I have watched several different documentaries about the Truth and Reconcilation Commission in South Africa and while I love the intentions and bold aims of the Commission, I was saddened that so much of that work, especially the confrontations between victims and perpetrators, took place in public and on television. Humans are fragile, shame-based creatures and when we have done something wrong, or defined as wrong by others in the community, even if we don't believe it was wrong, it can be terribly hard to take responsibility for it in public. When we are held up in a public tribunal, even if it is only the trial of public opinion, where the proceedings are televised, the phenonmenon of shame automatically comes into play and people shut down. The become closed, defensive and guarded. They are very unlikely to open their hearts to the losses, grief and trauma suffered by their victims. Therefore I have come to believe, that such encounters, should take place in closed sessions, led by highly trained facilitators. If we want true justice, if we want transformation for both victims and offenders, this is entirely possible. It may not happen every time such an encounter is conducted. But it is far more likely to happen in a closed session than in an open one.

I want to return now to the issue of conversations between people caught up in long-standing intractable conflicts like white/African American racism and the Israeli/Palestinian conflict. I understand that people on all sides in these conflicts are exhausted by the intractability of it all and by the endless cycles of violence. It all goes on and on and nothing seems to change in either of these conflicts. There is an unceasing sense of injustice in both conflicts and perhaps that is my fascination with both: what would or could make a difference in conflicts where there is such suffering? In both the example of racism and in the example of the Israeli/Palestinian conflict, there is a demand on the weaker side that the talk stop and that action happen now. There is the implication, spoken or unspoken, that the other side, white America, the Israeli Jews, are stronger and hence they are the perpetrators. There is a rhetoric of helpless victim versus all-powerful perpetrator that pervades these conflicts and the more this rhetoric goes unexamined, the more these conflicts stay rooted and unhealed. One interesting aspect of one side demanding action now or justice now before they will sit down to listen or talk is that it implies that someone else has to come along to fix or correct the situation. That side has surrendered their own power and potential in the situation and effectively declared themselves powerless. Someone will come along to save us! We are too weak! By looking at the issue of power and powerlessness in this way, we can begin to find places where we can empower ourselves, where power has been lost, and can be re-asserted in a life affirming way. There is something very exciting, even thrilling, about solving problems oneself (whether as an individual or a social or national state) versus having some other larger force coming along to solve them for you.

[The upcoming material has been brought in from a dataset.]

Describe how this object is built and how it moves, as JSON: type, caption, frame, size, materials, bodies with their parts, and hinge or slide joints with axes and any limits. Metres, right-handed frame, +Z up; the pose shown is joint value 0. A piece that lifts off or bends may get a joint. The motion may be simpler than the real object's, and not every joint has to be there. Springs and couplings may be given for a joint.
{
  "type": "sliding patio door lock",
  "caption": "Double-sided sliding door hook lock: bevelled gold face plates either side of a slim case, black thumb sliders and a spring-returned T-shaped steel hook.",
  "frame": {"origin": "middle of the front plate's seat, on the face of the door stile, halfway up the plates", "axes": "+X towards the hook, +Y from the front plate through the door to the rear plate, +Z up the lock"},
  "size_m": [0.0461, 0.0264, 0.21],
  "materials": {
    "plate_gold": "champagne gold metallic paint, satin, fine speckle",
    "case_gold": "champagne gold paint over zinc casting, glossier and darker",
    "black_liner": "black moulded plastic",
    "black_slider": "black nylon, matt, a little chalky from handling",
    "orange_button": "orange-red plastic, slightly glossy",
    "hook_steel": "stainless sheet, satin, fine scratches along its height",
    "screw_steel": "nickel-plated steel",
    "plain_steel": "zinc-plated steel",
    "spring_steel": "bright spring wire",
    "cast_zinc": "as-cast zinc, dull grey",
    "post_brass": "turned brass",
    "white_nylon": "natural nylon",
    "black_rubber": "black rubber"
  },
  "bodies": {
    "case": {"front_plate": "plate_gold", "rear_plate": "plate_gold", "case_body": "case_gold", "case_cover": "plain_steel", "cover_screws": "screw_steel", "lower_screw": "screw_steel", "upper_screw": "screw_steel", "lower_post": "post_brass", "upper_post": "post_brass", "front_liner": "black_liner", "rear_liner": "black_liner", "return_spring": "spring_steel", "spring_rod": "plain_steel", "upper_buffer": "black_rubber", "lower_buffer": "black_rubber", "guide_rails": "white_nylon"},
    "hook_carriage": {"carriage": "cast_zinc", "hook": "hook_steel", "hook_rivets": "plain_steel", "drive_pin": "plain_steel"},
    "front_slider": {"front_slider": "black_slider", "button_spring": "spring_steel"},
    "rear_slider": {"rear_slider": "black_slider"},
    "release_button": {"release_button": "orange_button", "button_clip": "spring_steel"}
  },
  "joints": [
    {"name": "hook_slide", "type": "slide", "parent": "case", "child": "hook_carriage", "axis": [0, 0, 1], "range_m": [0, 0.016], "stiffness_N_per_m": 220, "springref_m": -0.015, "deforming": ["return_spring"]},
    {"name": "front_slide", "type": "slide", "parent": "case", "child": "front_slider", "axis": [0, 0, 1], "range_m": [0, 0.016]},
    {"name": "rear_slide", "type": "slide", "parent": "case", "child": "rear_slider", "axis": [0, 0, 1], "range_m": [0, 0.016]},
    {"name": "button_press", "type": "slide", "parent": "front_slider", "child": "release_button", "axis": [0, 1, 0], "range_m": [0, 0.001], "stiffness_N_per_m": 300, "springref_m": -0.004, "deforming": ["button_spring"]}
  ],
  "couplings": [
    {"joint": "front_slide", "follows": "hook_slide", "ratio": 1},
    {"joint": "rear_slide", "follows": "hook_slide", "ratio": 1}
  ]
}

Another issue that comes into play in both these conflicts is the difficulty of the party being labelled as perpetrator in taking responsibility for any acts of violence or hurtfulness because to do so would threaten the present perceived role of good, innocent victim. In the US, the white majority likes to portray itself as good and noble and therefore innocent. We white people can't be guilty of racism because that's bad! We're the good guys on the planet! The Israelis view themselves as the victims of the Holocaust and many, many of them were so victimized. They have an identity that is passed down in the Jewish culture as the unwanted victims of the world. So if they are the victim of the world they are innocent and good. They can't do anything wrong. Because of these fixed identities, the majority power or the side with more actual power (in weapons or money) cannot take responsibility for perceived wrongs to the less powerful side because it threatens the identity or self-image of goodness. A similar identity is present for many Palestinians.

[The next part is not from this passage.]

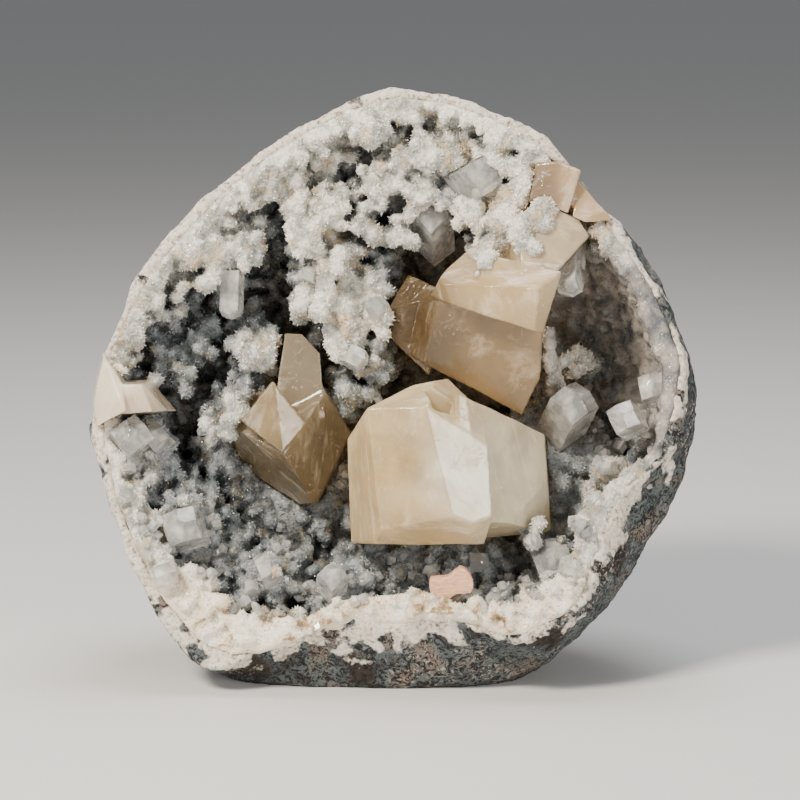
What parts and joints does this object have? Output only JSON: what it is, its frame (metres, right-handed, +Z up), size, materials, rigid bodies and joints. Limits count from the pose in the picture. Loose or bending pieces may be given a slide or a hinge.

Where do we go from here? Well . . . . you can either live with the present conflict and continue to complain about it and make the other side wrong and live with the losses and death you have come to accept as normal. OR, you can do something altogether new. You can engage in a radically new kind of conversation. You can participate in conversations that are carefully structured to create complete safety so that people on each side can be vulnerable and open with each other. You can create conditions that make it much more likely for people in each community to see the places where they individually, or their community, has bought into an identity of victim or perpetrator.

An almost unheard of new conversation would be to give up the identities and labels of victim and perpetrator altogether. In a safe space where these labels have been surrendered, it would be far easier for people to take responsibility for wrongs that they have done, either individually or that their "side" has committed in the course of the conflict. In an environment of acceptance or accountability with love, the human cost of wrongs done by both sides can be heard and honored. It is high time that we let go these fixed labels of victim and perpetrator for I am convinced that at this stage in our evolution, they hurt more than they help. There is no one in this world who hasn't hurt someone at some point in their life, so no one can on this planet can claim to be completely good, innocent or better than other people. And no one, however bad the things they have done in their lives, has not done at least one kindness to another human being at some time in their life. These labels are so arbitrary and constrict us so terribly. It is really time to give them up.

Under conditions of safety and vulnerability, new things begin to happen. People express themselves in different ways. They take new, undreamed of actions. They embrace people on the other side in friendship and community. Walls come down. Alliances are built. An either/or way of seeing the world is surrendered and a both/and way of looking at and being in the world is embraced. Something, roughly like justice, begins to emerge. Or perhaps we should call it compassion.

Questions of Inquiry;
1. Have you experienced rough justice?

2. Have you experienced true justice that satisfied your heart and soul? What was the difference?

3. How could we go about creating justice first in intractable conflicts?